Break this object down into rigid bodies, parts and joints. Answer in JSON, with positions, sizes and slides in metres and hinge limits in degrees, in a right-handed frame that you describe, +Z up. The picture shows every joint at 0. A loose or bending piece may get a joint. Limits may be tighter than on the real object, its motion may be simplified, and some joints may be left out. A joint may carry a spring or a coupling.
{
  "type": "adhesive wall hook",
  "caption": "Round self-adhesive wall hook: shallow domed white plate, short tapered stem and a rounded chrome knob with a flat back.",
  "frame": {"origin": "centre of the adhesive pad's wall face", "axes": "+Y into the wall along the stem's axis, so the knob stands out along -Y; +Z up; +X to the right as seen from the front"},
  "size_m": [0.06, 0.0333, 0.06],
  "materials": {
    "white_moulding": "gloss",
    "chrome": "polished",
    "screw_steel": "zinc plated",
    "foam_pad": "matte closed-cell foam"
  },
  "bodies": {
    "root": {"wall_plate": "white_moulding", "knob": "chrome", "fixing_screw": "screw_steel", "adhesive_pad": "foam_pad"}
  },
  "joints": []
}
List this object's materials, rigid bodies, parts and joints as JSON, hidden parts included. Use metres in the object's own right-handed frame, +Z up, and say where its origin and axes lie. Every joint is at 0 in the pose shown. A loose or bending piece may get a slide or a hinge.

◆ **Stated problem**: Quote all of the entries exactly as they appear.

◆ **Task output**:
Break this object down into rigid bodies, parts and joints. Answer in JSON, with positions, sizes and slides in metres and hinge limits in degrees, in a right-handed frame that you describe, +Z up. The picture shows every joint at 0. A loose or bending piece may get a joint. Limits may be tighter than on the real object, its motion may be simplified, and some joints may be left out. A joint may carry a spring or a coupling.
{
  "type": "adhesive wall hook",
  "caption": "Round self-adhesive wall hook: shallow domed white plate, short tapered stem and a rounded chrome knob with a flat back.",
  "frame": {"origin": "centre of the adhesive pad's wall face", "axes": "+Y into the wall along the stem's axis, so the knob stands out along -Y; +Z up; +X to the right as seen from the front"},
  "size_m": [0.06, 0.0333, 0.06],
  "materials": {
    "white_moulding": "gloss",
    "chrome": "polished",
    "screw_steel": "zinc plated",
    "foam_pad": "matte closed-cell foam"
  },
  "bodies": {
    "root": {"wall_plate": "white_moulding", "knob": "chrome", "fixing_screw": "screw_steel", "adhesive_pad": "foam_pad"}
  },
  "joints": []
}
List this object's materials, rigid bodies, parts and joints as JSON, hidden parts included. Use metres in the object's own right-handed frame, +Z up, and say where its origin and axes lie. Every joint is at 0 in the pose shown. A loose or bending piece may get a slide or a hinge.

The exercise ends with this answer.